What this task involves =
Below this line is the material. Write out only its lines from the one containing "bpy.context.scene.collection.objects.link(cheese)" through the one containing "if empty is", both kept, exactly.

Given entries =

* START *

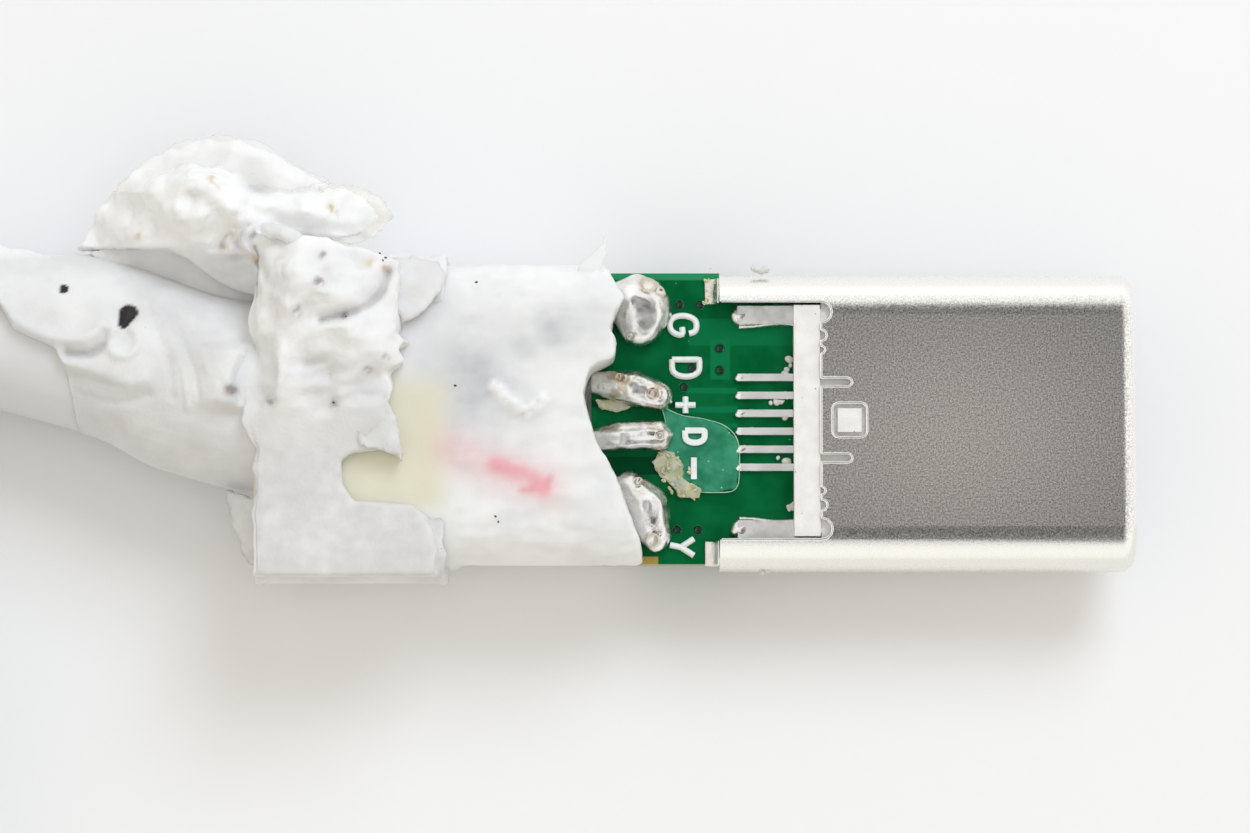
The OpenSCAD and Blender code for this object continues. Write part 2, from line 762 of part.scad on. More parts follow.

* END *
* START *

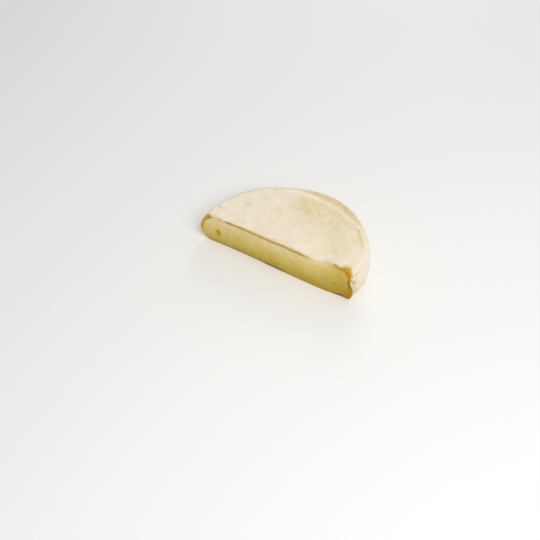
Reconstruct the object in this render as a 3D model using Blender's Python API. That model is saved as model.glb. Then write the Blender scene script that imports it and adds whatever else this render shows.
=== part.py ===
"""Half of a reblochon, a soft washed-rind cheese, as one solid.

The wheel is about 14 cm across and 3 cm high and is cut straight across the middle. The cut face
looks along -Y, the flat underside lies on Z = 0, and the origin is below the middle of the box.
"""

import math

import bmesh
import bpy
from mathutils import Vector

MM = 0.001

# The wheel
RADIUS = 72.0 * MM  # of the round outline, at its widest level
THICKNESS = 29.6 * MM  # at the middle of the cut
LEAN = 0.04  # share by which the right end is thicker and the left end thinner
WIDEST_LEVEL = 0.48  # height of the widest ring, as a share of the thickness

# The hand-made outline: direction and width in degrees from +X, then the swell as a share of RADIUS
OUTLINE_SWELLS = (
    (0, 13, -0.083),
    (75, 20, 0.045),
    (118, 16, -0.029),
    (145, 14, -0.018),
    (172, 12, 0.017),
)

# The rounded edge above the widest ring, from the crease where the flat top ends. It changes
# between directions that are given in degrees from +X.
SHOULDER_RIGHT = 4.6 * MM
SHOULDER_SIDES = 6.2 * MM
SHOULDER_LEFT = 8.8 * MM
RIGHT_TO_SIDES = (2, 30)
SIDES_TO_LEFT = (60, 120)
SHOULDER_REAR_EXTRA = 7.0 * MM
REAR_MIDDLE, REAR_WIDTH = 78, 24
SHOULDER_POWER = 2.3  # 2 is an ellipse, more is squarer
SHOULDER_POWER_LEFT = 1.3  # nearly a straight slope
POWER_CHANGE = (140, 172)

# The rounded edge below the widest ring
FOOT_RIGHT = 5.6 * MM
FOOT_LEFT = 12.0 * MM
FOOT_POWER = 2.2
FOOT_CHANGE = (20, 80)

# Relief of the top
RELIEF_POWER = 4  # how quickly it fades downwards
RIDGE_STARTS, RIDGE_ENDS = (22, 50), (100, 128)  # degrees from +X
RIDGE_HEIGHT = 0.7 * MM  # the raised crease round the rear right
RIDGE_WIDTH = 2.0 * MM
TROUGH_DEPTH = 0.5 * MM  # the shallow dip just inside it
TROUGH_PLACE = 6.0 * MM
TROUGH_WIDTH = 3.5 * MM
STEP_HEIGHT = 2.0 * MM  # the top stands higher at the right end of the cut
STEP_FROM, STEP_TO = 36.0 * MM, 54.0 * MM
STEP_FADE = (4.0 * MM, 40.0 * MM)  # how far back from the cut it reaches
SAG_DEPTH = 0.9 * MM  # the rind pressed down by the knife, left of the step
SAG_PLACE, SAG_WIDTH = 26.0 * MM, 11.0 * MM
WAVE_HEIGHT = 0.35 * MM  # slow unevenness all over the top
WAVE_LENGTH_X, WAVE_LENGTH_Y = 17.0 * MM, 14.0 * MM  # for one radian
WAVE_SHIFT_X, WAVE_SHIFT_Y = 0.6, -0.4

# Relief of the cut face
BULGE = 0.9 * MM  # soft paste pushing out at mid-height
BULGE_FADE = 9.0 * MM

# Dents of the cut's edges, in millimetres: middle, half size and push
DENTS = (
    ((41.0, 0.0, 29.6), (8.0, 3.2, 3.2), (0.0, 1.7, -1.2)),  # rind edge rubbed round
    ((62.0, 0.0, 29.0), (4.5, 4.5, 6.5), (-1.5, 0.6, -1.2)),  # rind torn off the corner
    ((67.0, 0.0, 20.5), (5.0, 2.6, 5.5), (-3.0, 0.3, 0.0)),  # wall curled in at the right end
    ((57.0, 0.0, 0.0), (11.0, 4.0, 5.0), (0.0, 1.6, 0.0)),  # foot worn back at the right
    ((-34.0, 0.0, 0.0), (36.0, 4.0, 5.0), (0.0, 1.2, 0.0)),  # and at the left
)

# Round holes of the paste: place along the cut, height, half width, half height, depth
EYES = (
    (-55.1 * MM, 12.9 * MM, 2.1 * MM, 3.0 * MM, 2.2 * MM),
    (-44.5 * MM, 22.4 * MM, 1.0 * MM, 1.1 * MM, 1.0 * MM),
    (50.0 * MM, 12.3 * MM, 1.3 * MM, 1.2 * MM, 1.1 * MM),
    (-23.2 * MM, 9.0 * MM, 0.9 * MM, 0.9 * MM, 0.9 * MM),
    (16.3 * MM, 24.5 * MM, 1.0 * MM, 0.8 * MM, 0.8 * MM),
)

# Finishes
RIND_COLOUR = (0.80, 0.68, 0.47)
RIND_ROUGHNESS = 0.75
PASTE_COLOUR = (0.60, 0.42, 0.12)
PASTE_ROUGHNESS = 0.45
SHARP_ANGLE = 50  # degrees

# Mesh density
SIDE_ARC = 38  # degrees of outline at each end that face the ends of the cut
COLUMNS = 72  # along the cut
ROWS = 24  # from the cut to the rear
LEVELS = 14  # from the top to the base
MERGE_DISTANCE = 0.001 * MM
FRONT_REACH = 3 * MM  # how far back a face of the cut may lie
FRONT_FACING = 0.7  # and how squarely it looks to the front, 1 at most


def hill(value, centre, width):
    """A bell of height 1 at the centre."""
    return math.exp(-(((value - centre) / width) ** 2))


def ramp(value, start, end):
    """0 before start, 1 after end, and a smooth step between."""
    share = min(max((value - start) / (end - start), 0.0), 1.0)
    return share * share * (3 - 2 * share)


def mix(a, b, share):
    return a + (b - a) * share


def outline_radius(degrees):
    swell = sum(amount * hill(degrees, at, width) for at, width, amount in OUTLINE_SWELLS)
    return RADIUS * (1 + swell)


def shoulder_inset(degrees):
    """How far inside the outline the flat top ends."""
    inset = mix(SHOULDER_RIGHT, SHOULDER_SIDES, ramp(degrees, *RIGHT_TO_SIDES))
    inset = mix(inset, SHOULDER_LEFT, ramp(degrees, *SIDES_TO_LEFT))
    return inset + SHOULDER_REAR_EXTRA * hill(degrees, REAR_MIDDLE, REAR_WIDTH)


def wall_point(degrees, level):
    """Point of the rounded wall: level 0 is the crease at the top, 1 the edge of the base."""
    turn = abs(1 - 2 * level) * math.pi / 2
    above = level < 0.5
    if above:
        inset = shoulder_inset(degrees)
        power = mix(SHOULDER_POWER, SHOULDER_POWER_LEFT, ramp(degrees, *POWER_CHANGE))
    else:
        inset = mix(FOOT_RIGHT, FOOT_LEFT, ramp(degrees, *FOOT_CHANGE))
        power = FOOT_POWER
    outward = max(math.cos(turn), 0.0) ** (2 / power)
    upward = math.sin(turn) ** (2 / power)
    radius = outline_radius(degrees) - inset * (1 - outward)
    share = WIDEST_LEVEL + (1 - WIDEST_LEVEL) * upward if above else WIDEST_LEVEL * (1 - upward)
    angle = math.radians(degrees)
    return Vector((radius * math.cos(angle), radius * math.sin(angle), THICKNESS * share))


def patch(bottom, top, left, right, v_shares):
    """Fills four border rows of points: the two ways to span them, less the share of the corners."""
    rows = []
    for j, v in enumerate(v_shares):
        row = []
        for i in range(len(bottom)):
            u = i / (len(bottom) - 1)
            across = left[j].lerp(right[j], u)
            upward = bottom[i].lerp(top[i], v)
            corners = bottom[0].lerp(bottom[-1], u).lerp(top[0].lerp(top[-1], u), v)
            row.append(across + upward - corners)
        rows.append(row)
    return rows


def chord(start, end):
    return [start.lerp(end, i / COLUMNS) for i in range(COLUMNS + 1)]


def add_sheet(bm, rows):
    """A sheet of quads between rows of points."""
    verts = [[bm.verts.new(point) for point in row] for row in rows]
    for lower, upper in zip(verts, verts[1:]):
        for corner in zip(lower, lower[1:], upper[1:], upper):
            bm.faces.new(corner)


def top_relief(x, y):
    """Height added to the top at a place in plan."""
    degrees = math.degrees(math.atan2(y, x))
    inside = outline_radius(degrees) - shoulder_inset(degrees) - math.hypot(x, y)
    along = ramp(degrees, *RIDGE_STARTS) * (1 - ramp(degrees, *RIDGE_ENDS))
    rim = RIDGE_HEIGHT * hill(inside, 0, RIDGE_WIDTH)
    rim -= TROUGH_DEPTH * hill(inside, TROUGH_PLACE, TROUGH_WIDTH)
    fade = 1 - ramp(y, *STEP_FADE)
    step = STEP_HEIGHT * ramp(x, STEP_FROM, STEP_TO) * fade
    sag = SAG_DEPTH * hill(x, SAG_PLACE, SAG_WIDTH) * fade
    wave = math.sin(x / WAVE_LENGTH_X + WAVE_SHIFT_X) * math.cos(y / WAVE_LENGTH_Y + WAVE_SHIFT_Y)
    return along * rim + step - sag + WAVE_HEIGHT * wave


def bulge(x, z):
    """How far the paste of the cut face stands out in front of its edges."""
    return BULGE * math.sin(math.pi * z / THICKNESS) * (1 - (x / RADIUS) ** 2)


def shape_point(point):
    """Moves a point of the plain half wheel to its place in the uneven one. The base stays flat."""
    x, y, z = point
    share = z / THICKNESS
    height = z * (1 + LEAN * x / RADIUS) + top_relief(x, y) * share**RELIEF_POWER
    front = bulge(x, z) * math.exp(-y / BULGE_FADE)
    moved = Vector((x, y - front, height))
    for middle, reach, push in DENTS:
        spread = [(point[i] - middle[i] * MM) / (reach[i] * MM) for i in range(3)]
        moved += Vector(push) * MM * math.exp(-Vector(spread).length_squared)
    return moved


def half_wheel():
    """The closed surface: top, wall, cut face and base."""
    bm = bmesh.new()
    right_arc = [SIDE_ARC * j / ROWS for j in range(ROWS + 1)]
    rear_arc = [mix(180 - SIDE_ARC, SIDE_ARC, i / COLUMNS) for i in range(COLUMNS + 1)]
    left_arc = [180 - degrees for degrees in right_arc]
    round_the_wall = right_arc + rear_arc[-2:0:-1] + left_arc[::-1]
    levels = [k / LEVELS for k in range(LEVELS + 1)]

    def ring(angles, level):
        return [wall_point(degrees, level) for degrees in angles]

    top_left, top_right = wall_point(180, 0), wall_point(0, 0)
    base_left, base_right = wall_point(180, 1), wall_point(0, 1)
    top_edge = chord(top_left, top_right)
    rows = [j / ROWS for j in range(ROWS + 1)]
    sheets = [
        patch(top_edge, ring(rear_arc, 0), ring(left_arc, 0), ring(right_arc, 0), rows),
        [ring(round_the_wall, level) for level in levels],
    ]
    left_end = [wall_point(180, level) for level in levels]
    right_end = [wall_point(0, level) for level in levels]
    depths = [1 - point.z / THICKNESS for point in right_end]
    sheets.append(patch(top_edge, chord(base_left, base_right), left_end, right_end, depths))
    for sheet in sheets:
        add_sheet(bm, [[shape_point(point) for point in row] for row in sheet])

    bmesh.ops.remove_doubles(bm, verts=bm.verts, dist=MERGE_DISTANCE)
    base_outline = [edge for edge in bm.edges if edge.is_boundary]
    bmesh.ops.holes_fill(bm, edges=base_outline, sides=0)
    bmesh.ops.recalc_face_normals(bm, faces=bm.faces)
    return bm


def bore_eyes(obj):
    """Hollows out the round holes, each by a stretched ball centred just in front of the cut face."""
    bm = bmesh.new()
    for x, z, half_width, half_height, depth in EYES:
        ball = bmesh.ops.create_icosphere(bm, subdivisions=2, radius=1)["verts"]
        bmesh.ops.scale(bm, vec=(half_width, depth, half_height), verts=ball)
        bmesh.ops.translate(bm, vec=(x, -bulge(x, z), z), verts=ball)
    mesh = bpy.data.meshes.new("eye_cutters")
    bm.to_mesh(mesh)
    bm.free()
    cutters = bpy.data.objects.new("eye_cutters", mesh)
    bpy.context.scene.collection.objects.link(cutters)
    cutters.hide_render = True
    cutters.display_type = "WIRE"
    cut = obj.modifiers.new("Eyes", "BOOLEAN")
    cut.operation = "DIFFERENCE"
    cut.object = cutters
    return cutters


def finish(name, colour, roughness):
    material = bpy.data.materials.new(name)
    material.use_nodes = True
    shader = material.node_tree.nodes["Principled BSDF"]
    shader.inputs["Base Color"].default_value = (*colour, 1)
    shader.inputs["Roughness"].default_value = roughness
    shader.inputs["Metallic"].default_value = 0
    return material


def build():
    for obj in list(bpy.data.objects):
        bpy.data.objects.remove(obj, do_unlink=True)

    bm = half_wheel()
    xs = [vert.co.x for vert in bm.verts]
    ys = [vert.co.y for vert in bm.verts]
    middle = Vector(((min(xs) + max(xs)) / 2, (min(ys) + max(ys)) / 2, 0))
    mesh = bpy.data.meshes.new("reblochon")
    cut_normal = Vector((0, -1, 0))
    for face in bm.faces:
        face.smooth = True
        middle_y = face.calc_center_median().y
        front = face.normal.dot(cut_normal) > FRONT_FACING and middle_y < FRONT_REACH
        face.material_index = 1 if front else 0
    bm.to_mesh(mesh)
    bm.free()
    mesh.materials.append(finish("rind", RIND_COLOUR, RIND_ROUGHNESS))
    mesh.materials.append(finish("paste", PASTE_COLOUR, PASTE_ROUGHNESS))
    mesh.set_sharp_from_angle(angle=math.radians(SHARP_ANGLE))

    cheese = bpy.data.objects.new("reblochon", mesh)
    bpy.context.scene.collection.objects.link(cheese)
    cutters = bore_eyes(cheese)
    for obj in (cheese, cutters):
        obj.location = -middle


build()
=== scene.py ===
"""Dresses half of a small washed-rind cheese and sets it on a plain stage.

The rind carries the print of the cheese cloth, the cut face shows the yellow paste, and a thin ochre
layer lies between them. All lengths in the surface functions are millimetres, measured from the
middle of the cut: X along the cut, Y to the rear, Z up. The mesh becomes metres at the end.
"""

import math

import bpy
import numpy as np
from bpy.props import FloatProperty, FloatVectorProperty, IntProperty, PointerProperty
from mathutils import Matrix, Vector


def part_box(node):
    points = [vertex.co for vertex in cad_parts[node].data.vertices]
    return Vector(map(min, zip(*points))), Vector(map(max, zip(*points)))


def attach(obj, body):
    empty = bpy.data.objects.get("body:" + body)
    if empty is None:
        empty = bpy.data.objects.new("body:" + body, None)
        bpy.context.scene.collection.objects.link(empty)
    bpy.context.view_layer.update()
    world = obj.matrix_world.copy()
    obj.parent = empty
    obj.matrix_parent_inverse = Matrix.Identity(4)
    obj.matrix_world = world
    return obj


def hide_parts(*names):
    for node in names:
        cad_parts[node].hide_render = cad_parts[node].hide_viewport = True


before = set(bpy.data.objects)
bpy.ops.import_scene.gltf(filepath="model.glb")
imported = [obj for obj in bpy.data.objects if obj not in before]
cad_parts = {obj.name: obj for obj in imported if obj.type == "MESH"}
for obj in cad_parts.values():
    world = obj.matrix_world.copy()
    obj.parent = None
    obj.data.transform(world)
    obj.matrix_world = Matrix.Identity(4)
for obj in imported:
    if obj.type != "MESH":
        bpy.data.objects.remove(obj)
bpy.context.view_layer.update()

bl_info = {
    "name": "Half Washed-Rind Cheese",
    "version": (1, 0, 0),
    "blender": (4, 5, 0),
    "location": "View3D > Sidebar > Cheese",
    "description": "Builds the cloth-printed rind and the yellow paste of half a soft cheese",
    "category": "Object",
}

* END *

Solution for this exercise =
    bpy.context.scene.collection.objects.link(cheese)
    cutters = bore_eyes(cheese)
    for obj in (cheese, cutters):
        obj.location = -middle


build()
=== scene.py ===
"""Dresses half of a small washed-rind cheese and sets it on a plain stage.

The rind carries the print of the cheese cloth, the cut face shows the yellow paste, and a thin ochre
layer lies between them. All lengths in the surface functions are millimetres, measured from the
middle of the cut: X along the cut, Y to the rear, Z up. The mesh becomes metres at the end.
"""

import math

import bpy
import numpy as np
from bpy.props import FloatProperty, FloatVectorProperty, IntProperty, PointerProperty
from mathutils import Matrix, Vector


def part_box(node):
    points = [vertex.co for vertex in cad_parts[node].data.vertices]
    return Vector(map(min, zip(*points))), Vector(map(max, zip(*points)))


def attach(obj, body):
    empty = bpy.data.objects.get("body:" + body)
    if empty is None:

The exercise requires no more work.